____ DATA SECTION
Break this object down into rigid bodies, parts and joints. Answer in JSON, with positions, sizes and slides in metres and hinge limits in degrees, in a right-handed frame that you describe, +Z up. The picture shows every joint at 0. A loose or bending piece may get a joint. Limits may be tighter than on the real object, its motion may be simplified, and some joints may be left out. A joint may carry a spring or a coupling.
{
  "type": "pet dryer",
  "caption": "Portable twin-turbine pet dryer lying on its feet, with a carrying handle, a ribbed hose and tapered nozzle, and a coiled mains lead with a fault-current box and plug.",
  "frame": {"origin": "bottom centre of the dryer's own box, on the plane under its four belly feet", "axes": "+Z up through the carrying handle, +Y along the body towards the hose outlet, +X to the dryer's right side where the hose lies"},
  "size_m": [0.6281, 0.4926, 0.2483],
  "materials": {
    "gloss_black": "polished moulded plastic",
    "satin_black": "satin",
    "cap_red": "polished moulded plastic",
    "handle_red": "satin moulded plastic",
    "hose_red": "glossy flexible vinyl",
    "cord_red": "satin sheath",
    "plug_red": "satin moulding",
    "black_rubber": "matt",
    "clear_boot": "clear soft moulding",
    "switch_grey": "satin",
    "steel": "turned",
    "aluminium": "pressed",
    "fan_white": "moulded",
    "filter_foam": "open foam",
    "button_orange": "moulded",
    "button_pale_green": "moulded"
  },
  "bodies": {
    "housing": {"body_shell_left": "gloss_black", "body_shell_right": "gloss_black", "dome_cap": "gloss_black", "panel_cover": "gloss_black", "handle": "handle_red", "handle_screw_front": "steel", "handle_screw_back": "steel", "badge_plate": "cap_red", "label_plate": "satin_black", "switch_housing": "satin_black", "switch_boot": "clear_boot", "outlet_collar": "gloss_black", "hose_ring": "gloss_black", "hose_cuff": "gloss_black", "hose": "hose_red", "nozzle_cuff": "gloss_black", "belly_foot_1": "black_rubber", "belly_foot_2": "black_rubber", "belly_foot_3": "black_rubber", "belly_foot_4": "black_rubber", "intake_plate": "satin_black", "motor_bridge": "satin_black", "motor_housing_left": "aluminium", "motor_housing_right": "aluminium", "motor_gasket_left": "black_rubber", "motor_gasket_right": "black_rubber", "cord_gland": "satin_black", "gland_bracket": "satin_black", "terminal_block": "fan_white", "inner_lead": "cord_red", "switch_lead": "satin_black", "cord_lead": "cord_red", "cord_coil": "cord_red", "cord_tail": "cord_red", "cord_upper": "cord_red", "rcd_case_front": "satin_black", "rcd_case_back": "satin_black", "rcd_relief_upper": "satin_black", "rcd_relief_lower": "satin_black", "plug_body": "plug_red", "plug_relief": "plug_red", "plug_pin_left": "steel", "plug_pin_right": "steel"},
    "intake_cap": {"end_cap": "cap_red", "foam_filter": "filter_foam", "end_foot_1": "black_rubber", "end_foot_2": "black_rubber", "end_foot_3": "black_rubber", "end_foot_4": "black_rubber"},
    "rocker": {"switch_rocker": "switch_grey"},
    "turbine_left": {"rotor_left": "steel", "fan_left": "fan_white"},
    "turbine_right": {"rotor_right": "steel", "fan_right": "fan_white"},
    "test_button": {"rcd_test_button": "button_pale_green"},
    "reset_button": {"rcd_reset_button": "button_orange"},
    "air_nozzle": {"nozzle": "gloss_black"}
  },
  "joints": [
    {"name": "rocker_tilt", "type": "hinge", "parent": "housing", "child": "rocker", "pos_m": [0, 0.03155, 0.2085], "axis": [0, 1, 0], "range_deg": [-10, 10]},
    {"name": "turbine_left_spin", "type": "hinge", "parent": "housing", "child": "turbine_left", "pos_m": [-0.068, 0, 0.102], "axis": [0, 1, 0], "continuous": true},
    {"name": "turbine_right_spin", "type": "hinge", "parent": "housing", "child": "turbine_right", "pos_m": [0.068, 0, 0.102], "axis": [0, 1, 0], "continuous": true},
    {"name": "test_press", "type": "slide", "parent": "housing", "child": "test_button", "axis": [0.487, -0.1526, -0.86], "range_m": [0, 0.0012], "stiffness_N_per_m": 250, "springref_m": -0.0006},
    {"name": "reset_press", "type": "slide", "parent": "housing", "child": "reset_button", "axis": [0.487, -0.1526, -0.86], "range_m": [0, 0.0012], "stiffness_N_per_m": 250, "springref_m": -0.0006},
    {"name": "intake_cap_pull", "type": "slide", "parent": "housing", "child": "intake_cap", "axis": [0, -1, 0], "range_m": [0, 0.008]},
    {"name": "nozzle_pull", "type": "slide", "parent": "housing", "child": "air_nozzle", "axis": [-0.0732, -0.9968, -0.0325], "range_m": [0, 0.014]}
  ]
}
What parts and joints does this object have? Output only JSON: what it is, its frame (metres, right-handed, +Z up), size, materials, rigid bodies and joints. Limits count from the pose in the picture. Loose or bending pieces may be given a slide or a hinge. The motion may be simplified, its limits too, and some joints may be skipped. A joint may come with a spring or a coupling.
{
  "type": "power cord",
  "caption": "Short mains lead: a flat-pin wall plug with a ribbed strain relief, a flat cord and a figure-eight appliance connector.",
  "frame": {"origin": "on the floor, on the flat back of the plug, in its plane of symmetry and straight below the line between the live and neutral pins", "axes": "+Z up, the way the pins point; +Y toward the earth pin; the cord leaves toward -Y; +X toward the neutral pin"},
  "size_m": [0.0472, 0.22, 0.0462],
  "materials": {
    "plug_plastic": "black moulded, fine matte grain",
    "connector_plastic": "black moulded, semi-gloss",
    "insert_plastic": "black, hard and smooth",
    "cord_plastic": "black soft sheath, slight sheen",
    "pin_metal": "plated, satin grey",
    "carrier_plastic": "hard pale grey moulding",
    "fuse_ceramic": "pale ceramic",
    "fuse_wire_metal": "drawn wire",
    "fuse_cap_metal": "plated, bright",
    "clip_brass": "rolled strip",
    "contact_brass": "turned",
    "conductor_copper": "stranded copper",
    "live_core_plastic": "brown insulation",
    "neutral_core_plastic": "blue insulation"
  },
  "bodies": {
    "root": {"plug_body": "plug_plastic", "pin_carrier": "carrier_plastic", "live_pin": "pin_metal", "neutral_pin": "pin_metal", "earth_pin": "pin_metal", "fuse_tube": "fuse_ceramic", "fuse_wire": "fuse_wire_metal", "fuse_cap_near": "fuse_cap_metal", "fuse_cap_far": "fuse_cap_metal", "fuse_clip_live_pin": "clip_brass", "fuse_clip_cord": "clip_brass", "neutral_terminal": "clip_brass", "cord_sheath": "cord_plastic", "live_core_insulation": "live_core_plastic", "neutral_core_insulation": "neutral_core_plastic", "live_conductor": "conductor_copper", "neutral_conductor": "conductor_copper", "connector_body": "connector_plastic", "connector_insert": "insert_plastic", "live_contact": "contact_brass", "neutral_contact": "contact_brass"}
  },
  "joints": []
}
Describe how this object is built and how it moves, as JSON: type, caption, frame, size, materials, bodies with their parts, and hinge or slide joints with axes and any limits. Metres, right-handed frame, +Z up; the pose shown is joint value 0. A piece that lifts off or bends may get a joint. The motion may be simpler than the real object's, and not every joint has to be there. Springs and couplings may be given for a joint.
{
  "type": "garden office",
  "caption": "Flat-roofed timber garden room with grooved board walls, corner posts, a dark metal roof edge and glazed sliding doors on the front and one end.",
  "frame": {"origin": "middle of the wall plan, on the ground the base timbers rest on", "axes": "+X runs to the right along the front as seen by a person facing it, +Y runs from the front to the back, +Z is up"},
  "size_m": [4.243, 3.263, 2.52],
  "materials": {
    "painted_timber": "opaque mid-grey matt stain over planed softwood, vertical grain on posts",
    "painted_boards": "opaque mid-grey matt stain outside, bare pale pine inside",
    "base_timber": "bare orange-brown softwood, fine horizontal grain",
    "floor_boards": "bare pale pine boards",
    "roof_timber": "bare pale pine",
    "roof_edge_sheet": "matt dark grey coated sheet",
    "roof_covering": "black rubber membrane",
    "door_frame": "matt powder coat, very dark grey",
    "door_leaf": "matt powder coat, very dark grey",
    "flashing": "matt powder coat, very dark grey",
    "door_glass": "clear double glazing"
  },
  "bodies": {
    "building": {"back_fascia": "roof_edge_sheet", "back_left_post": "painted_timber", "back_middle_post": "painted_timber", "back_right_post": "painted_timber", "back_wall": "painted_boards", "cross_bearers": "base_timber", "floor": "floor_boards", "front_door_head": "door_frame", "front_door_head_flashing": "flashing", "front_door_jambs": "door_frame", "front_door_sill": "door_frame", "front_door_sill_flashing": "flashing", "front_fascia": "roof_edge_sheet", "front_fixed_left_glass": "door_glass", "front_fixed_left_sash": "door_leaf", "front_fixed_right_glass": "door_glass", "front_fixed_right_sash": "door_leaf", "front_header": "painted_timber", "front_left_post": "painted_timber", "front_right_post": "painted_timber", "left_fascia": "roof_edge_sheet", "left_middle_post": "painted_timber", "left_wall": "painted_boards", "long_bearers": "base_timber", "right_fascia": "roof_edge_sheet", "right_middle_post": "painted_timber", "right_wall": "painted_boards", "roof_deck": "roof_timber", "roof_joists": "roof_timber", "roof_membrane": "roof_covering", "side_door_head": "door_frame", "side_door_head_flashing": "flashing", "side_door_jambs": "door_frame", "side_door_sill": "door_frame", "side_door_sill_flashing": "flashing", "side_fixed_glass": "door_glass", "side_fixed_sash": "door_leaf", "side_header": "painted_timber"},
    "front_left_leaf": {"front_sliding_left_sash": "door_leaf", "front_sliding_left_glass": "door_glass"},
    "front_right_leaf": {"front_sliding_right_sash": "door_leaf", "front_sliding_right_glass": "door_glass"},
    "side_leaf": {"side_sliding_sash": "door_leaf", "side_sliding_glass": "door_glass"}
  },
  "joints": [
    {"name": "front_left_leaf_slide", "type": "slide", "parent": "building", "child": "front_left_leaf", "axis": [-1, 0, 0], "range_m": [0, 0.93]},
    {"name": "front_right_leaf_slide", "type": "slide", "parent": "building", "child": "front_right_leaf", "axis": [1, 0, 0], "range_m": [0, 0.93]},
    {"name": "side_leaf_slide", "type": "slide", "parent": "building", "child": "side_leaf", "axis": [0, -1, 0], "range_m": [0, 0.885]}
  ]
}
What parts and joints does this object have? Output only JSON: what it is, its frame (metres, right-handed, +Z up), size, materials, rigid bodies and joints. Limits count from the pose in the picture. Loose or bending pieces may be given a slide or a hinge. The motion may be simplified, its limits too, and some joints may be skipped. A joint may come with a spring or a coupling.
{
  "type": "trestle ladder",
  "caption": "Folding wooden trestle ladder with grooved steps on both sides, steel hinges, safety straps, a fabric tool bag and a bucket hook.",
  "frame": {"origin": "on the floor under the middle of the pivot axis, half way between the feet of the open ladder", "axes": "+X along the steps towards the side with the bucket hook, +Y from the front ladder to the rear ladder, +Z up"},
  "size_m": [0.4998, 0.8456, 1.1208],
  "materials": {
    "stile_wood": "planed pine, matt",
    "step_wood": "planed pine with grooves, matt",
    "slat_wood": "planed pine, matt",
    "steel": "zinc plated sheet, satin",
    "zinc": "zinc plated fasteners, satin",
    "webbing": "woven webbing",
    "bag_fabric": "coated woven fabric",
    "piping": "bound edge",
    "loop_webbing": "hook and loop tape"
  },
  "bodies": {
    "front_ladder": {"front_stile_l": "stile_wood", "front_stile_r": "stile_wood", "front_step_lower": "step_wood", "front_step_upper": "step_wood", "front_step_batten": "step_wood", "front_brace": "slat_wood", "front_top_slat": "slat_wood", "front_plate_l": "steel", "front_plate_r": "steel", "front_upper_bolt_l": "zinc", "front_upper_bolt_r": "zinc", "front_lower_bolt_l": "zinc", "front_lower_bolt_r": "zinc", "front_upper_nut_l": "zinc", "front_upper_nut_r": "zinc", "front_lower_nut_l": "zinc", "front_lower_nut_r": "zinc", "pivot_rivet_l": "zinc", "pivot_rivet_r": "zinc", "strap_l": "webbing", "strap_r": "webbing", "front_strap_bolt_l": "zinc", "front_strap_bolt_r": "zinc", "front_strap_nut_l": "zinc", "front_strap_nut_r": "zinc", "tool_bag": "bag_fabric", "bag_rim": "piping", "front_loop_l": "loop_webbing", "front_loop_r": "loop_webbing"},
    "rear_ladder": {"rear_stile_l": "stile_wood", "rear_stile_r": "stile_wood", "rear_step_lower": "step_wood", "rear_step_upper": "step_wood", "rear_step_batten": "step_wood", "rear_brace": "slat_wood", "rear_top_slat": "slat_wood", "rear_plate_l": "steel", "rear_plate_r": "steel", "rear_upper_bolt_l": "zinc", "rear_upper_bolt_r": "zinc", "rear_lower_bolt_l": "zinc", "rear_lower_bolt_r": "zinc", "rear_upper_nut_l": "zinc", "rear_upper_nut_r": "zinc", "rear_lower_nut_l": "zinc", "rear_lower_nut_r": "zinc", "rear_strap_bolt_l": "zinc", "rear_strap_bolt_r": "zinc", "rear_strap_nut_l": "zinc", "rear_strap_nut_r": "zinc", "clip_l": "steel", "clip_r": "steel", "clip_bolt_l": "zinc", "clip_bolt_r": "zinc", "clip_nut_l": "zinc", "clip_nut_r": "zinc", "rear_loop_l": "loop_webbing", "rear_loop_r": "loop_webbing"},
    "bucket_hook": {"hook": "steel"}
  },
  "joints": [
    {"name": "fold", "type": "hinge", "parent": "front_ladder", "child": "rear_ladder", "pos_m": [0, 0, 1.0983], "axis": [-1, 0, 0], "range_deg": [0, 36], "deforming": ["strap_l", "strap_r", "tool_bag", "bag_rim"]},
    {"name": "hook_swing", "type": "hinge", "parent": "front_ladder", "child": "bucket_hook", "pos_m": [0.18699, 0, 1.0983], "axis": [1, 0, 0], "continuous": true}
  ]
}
________
WHAT NEEDS TO BE DONE: Using the records above, pull out each line where the word "handed" occurs.

THE RESULT:
Break this object down into rigid bodies, parts and joints. Answer in JSON, with positions, sizes and slides in metres and hinge limits in degrees, in a right-handed frame that you describe, +Z up. The picture shows every joint at 0. A loose or bending piece may get a joint. Limits may be tighter than on the real object, its motion may be simplified, and some joints may be left out. A joint may carry a spring or a coupling.
What parts and joints does this object have? Output only JSON: what it is, its frame (metres, right-handed, +Z up), size, materials, rigid bodies and joints. Limits count from the pose in the picture. Loose or bending pieces may be given a slide or a hinge. The motion may be simplified, its limits too, and some joints may be skipped. A joint may come with a spring or a coupling.
Describe how this object is built and how it moves, as JSON: type, caption, frame, size, materials, bodies with their parts, and hinge or slide joints with axes and any limits. Metres, right-handed frame, +Z up; the pose shown is joint value 0. A piece that lifts off or bends may get a joint. The motion may be simpler than the real object's, and not every joint has to be there. Springs and couplings may be given for a joint.
What parts and joints does this object have? Output only JSON: what it is, its frame (metres, right-handed, +Z up), size, materials, rigid bodies and joints. Limits count from the pose in the picture. Loose or bending pieces may be given a slide or a hinge. The motion may be simplified, its limits too, and some joints may be skipped. A joint may come with a spring or a coupling.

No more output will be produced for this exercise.